Here is how Sangfor directly aligns with your current VMware deployment:
[Hypervisor] Sangfor aSV vs. VMware ESXi: Robust enterprise virtualization available both within full-stack HCI or as a standalone hypervisor.
[HCI] Sangfor HCI vs. VMware vSphere: A streamlined, high-performance hyperconverged infrastructure built for mission-critical enterprise workloads.
[Centralized Management Hub/Utility] Sangfor Cloud Platform vs. VMware vCenter Server: Seamless multi-cluster, multi-site management without the licensing complexity.
[Storage] Sangfor aSAN (Fully integrated, distributed SDS) vs. VMware vSAN (Add-on, extra licensing required): Eliminate unexpected add-on costs with built-in, high-performance distributed storage.
[Networking] Sangfor aNet (Built-in, visualized, easy-to-use) vs. VMware NSX (Advanced but requires extra licensing & expertise): Gain full network visualization without requiring niche, expensive training or extra licensing.
FAQ
Q: How long does a VMware migration take for a mid-sized enterprise in APAC?
Most mid-sized enterprises complete a phased VMware migration in 3 to 6 months.

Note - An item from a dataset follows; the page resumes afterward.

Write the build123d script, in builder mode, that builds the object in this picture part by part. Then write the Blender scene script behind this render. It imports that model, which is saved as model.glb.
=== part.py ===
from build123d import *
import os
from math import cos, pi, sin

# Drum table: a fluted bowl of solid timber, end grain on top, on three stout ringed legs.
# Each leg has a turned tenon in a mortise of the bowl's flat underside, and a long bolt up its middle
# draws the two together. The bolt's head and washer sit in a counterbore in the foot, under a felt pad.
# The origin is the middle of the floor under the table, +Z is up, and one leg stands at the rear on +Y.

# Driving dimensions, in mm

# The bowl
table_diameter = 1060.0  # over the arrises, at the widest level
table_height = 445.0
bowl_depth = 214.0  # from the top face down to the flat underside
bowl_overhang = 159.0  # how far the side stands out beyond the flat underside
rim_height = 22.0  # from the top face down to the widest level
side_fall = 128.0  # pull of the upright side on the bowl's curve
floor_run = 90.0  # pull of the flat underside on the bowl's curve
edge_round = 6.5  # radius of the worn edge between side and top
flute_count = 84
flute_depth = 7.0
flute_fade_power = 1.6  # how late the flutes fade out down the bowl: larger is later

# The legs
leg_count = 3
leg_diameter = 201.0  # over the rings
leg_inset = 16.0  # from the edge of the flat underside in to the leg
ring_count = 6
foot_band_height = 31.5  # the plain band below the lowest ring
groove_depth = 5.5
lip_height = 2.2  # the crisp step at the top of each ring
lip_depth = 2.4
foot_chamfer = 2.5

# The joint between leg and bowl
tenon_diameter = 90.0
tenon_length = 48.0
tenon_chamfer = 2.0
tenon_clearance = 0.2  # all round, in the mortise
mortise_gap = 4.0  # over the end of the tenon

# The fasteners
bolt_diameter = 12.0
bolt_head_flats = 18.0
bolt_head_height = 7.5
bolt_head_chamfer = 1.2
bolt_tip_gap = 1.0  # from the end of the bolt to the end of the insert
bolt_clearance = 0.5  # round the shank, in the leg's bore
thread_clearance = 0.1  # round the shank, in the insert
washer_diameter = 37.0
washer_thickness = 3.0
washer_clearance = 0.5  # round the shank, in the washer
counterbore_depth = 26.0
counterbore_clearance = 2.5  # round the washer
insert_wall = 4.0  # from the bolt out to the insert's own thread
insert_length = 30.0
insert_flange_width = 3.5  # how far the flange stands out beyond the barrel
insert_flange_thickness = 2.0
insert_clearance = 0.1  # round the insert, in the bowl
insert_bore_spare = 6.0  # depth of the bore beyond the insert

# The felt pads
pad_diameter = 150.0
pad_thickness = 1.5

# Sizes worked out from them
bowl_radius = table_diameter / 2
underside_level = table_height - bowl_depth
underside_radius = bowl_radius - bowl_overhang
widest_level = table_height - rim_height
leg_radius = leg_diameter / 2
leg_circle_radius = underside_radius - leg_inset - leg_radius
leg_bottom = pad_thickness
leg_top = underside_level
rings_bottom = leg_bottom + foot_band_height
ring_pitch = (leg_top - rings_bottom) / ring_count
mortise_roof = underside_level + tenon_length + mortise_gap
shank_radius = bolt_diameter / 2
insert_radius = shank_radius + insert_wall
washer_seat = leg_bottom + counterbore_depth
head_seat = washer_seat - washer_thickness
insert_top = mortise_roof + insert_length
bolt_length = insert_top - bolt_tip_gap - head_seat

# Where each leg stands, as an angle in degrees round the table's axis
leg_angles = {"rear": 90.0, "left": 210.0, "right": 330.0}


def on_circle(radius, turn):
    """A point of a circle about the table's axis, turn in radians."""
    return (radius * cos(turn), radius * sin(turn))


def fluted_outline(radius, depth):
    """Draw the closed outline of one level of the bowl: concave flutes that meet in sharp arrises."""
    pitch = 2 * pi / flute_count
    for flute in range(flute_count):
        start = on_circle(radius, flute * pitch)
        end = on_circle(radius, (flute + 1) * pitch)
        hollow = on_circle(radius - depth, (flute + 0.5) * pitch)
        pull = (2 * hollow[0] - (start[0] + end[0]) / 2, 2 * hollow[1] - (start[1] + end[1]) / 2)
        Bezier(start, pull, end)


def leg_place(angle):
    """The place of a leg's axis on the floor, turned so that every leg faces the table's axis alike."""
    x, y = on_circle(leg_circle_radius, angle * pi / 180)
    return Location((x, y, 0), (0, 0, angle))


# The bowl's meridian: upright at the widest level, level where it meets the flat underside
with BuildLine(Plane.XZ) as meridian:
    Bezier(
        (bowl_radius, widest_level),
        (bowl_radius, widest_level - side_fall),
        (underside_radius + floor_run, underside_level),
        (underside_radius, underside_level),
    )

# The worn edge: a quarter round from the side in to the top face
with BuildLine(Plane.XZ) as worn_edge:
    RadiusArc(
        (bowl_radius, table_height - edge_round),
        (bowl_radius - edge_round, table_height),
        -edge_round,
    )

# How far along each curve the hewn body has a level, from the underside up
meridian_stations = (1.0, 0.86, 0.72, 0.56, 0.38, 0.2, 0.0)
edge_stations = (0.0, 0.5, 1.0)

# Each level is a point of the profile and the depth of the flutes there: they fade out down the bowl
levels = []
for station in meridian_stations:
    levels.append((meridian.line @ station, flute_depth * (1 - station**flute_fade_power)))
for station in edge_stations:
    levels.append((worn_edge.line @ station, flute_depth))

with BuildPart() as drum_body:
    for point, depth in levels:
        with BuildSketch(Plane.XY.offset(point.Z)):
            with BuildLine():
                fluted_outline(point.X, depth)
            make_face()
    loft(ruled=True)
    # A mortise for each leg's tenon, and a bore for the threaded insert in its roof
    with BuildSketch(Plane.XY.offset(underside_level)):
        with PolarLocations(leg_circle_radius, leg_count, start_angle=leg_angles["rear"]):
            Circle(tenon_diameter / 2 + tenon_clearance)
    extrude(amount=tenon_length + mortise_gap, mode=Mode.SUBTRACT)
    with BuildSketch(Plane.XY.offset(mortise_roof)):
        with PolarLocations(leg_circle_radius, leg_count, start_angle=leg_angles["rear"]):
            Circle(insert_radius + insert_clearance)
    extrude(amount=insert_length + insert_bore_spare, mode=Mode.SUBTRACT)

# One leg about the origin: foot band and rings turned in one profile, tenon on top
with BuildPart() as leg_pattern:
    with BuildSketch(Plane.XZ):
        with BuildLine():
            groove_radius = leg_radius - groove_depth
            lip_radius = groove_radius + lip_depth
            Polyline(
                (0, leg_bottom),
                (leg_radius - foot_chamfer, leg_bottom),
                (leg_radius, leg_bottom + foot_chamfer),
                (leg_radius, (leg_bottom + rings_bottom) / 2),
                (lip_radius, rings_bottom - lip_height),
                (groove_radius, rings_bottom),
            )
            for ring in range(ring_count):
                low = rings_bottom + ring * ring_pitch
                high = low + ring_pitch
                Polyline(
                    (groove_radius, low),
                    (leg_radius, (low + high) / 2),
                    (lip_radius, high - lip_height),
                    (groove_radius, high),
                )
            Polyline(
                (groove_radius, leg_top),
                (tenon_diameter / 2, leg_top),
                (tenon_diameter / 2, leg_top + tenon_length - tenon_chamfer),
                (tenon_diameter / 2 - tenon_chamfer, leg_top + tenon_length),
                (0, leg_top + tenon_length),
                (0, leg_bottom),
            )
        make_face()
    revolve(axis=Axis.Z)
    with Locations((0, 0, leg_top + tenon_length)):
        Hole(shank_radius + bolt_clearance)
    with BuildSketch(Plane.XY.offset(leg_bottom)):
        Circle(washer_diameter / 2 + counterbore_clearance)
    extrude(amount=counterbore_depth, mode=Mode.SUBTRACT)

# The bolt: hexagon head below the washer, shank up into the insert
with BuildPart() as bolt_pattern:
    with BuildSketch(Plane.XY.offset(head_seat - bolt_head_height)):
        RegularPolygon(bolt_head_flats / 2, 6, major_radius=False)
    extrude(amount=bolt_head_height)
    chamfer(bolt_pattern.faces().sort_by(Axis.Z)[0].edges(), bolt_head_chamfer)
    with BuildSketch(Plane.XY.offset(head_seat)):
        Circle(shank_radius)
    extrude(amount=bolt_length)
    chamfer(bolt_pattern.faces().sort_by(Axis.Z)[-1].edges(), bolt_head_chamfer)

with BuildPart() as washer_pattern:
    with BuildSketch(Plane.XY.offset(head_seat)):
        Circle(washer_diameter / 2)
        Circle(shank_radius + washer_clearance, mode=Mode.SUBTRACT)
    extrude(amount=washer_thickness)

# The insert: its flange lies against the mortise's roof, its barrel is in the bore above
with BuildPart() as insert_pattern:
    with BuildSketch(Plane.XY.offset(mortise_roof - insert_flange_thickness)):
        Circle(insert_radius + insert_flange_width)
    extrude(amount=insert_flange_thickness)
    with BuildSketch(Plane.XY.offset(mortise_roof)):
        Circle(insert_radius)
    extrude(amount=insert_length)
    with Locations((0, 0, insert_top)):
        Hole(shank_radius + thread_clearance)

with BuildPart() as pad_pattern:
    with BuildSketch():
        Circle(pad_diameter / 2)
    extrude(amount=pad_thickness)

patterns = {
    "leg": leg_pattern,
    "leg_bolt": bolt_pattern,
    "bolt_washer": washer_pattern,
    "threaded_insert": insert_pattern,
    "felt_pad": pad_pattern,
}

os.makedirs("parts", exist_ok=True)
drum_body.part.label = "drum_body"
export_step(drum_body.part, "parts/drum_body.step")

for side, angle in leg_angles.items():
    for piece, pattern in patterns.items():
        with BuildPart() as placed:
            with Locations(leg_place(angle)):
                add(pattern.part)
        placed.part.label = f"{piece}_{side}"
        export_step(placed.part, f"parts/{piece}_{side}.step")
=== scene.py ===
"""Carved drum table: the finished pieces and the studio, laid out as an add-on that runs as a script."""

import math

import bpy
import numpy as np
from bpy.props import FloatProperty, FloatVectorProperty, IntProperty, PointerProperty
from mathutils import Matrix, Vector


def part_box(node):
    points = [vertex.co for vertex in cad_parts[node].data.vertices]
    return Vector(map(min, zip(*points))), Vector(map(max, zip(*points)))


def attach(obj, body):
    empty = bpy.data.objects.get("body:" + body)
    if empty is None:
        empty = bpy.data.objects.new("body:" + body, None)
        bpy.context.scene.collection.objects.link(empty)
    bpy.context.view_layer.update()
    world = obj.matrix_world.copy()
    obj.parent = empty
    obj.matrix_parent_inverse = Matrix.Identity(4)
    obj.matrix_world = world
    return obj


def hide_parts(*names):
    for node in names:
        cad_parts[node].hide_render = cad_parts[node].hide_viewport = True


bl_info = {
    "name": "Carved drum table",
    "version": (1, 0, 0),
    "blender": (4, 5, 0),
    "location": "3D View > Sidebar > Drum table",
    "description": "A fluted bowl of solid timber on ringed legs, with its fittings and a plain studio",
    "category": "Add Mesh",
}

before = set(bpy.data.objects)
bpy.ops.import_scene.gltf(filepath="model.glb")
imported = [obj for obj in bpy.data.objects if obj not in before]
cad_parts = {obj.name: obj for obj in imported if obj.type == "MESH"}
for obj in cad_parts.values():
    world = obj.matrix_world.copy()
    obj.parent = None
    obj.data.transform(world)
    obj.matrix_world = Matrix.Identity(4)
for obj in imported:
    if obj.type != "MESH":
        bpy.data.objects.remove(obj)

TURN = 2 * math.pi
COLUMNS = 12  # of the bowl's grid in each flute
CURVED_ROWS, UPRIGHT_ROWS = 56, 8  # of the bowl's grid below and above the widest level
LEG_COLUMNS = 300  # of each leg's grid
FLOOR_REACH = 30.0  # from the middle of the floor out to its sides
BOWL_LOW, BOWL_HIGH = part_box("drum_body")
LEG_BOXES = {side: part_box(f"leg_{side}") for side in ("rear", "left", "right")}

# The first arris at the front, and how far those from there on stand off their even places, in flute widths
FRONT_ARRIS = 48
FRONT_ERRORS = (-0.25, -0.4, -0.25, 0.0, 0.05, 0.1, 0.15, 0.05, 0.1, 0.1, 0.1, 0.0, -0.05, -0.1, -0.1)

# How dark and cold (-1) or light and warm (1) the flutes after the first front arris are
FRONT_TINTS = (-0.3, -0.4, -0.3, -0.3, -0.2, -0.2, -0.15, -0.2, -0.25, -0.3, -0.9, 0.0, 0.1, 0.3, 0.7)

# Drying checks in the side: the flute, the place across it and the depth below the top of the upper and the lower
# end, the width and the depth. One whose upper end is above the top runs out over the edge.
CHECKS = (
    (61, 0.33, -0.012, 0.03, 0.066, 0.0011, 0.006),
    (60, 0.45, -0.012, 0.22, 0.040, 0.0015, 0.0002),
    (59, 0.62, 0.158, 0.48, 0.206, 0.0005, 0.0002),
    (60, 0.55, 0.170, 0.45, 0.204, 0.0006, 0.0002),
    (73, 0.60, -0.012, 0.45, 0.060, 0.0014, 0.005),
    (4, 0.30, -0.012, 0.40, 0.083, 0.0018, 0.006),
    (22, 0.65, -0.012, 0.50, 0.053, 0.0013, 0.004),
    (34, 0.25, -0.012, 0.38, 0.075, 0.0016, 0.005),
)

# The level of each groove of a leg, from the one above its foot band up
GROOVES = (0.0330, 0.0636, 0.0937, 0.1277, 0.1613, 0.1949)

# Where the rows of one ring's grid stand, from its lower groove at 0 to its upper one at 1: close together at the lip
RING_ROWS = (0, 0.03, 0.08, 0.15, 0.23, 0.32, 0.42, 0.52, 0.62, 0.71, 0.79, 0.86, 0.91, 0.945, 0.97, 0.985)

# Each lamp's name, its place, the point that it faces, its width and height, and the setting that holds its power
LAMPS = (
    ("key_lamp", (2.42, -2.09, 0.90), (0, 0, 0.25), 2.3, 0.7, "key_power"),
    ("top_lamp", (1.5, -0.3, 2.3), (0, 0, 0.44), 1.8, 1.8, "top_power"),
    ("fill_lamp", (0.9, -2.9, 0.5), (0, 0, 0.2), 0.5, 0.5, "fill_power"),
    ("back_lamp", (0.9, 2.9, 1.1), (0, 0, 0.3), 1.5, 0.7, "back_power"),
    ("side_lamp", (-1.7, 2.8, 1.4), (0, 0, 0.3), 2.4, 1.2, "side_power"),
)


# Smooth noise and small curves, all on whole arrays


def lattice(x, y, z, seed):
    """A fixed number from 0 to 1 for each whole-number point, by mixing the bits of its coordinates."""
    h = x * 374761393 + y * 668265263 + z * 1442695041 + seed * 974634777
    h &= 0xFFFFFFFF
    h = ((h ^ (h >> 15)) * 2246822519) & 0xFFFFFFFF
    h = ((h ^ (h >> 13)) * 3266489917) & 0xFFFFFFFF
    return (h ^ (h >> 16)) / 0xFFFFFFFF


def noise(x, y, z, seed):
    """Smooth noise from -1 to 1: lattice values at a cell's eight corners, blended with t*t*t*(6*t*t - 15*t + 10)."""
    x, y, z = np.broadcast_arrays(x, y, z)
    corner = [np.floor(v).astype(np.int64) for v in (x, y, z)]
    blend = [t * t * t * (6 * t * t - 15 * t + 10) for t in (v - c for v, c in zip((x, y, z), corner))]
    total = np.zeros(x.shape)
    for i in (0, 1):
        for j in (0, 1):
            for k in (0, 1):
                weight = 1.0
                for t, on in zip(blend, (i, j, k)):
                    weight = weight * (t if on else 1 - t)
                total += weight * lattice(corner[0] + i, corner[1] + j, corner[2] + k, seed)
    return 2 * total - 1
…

With a platform like Sangfor HCI, which includes built-in live migration tools, that timeline can be shortened, especially if workloads are consolidated before the move begins.
Q: What are the top VMware competitors in Asia?

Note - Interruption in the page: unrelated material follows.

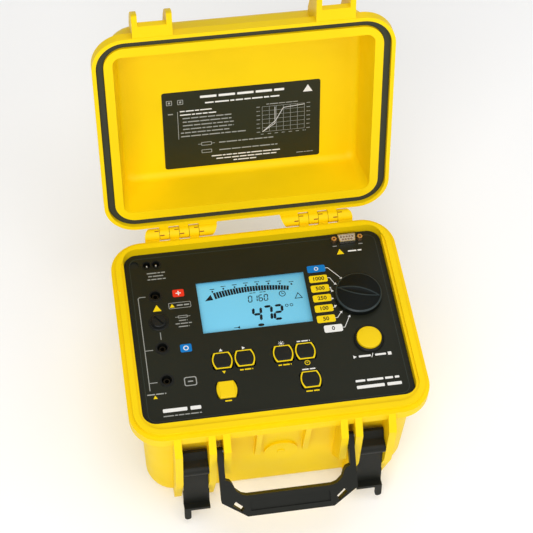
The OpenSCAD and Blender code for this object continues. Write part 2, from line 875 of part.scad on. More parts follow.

The leading VMware competitors for APAC organizations are Sangfor HCI, Nutanix, and Proxmox. Sangfor leads the pack for regional deployments, holding a 12.29% APAC market share per Gartner’s 2026 report and maintaining a physical presence across 70+ offices in the region.
Q: Is VMware migration worth it mid-contract?
For many organizations, yes. If post-renewal licensing costs have jumped significantly, the long-term savings from a platform like Sangfor HCI can outweigh short-term switching costs. A proper migration assessment helps you compare the actual numbers before committing.